If you are exploring contract work, be clear about ownership, revision rounds, payment terms, file delivery, and scope. If a role involves taxes, payroll, contractor status, benefits, employment classification, or cross-border hiring, treat this article as general career guidance only. Check official local guidance or speak with a qualified tax, legal, payroll, or employment professional when needed.

Find remote jobs on Hidden Jobs

What to do this week if you want a remote editing job

A focused search works better than applying randomly. Use a simple plan so your effort goes into roles where your portfolio, location, and work style make sense.

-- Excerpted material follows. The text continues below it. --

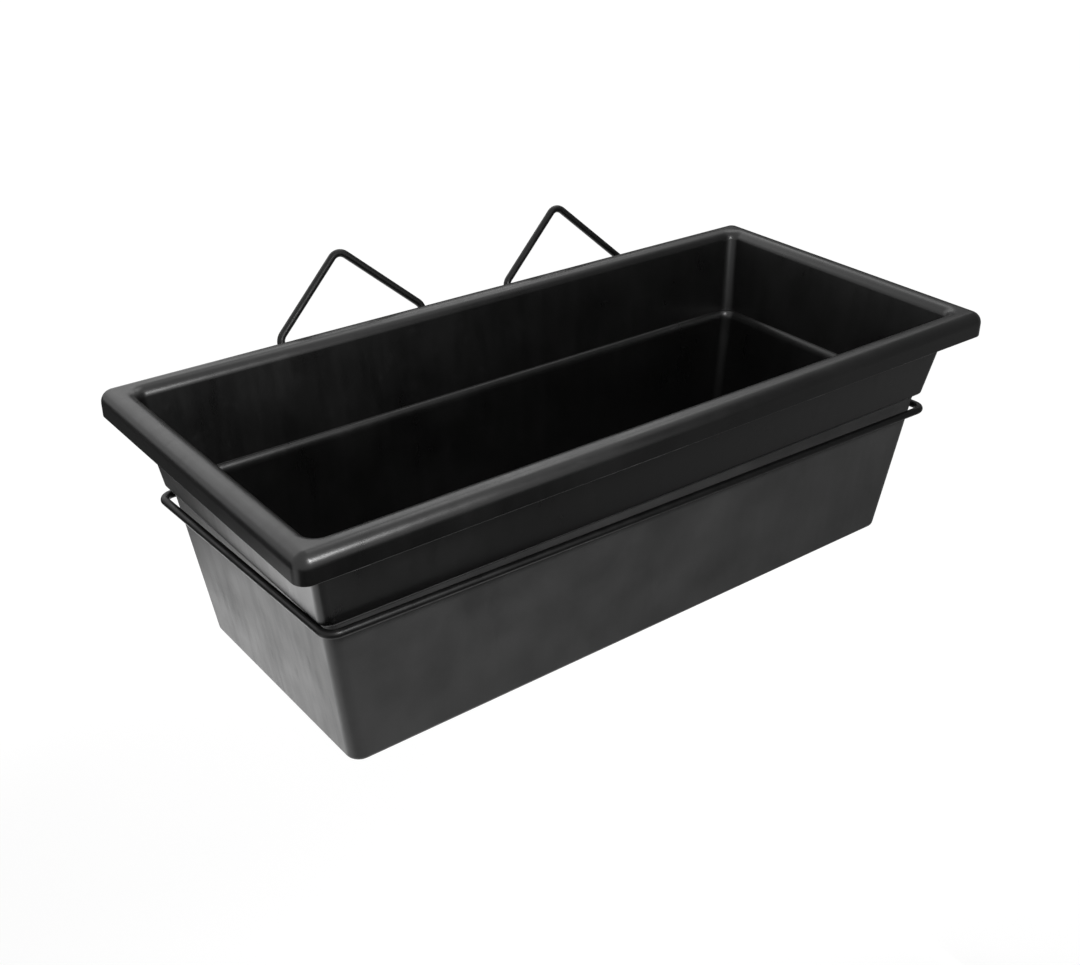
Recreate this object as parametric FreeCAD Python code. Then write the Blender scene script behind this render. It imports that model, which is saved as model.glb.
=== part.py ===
import FreeCAD, Part
import math
import os

# A plastic window box that sits loosely in a wire cradle, with two pointed hangers welded to
# its back run. Millimetres, +Z up, +X along the box, +Y towards the wall it hangs on.
# The origin is midway between the insides of the two hanger points, where the hooks bear.

# Box, overall
box_length = 500.0
box_width = 231.0
box_height = 159.0
wall = 2.5

# Rim: a rolled edge over a skirt that is open underneath
skirt_height = 15.5
skirt_inset = 15.5           # from the rim's outer face to the upper wall, at the skirt's lower edge
rim_corner_radius = 8.0
rim_outer_rounding = 7.5
rim_inner_rounding = 7.0

# Upper wall, shoulder and lower wall
upper_draft = 8.75           # degrees
shoulder_height = 100.0      # underside of the shoulder above the base
shoulder_step = 2.9          # width of that underside
shoulder_rounding = 2.6
ledge_rounding = 2.8         # on the ledge inside, above the shoulder
lower_end_draft = 8.1        # degrees, the two short walls
lower_side_draft = 4.5       # degrees, the two long walls
upper_corner_radius = 7.0
lower_corner_radius = 8.5
base_rounding = 3.7
least_flat = 0.1             # what two roundings leave between them

# Underside of the box: a raised panel with drain holes inside a standing border
border_width = 12.0
panel_rise = 1.5
drain_diameter = 10.0
drain_rows = 2
drain_row_pitch = 80.0
drain_columns = 3
drain_column_pitch = 150.0

# Cradle ring, bent from one rod
rod_diameter = 4.5
ring_play_side = 2.6         # between the rod and the lower wall, front and back, at the shoulder
ring_play_end = 1.0          # the same at the two ends
ring_bend_radius = 7.5       # to the rod's centre line
ring_drop = 9.6              # from the shoulder's underside to the rod's centre line, in the middle
ring_shift = (-0.6, -0.1)    # how the loose ring lies off the box's middle
ring_back_drop = 3.32434     # how much lower than the ring's middle its back run hangs
ring_right_drop = 4.57905    # the same for its right run
ring_right_swing = 1.39371   # how far its right run is turned towards the wall
butt_collar_width = 1.6      # metal squeezed out where the rod's two ends are welded together
butt_collar_height = 0.6     # over the rod's surface
bend_step = 15.0             # degrees at most between the short straight lengths that draw a bend

# Hangers, each bent from one rod
hanger_half_width = 52.0     # to the centre line of a leg
hanger_eaves = 70.6          # where the legs' and the slopes' centre lines meet, above the ring
hanger_point = 116.9         # where the two slopes' centre lines meet
hanger_rim_clearance = 2.3068   # between a leg and the rim, level with the skirt's lower edge
hanger_spacing = 171.0       # from one hanger's middle to the other's, along the ring
hanger_pair_shift = 8.0      # the pair sits right of the ring's middle
hanger_turns = (0.0, -2.0)   # degrees in the hanger's plane, left one and right one
hanger_drops = (0.0, 0.9)    # how much lower each was welded on
eaves_bend_radius = 8.0
point_bend_radius = 7.5
leg_tail = 3.5               # how far a leg runs below the ring's centre line
weld_set_down = 0.3          # how deep leg and ring melt together
weld_reach = 0.85            # how far a weld stands out beside the rods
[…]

  1. Pick three target categories, such as marketing teams, media teams, and creator businesses
  2. Search by both title keywords and skill keywords
  3. Update your portfolio with the best 3 to 5 samples
  4. Write a short intro about your editing process, revision style, and turnaround speed
  5. Set alerts for terms like multimedia, content production, short-form video, podcast producer, and distributed team
  6. Check whether international roles mention location limits, contractor terms, EOR support, or remote hiring infrastructure

For job seekers who want more than a single-title search, the hidden opportunity is in the language employers use. Once you learn that language, it becomes easier to find work from home roles, contract opportunities, and full-time remote positions that match your skills.

Remote video editing is a practical path for people who want flexibility and creative work. The strongest candidates are not just good editors; they are people who can read the market, adapt their search, understand remote hiring signals, and show employers they are ready for distributed collaboration from day one.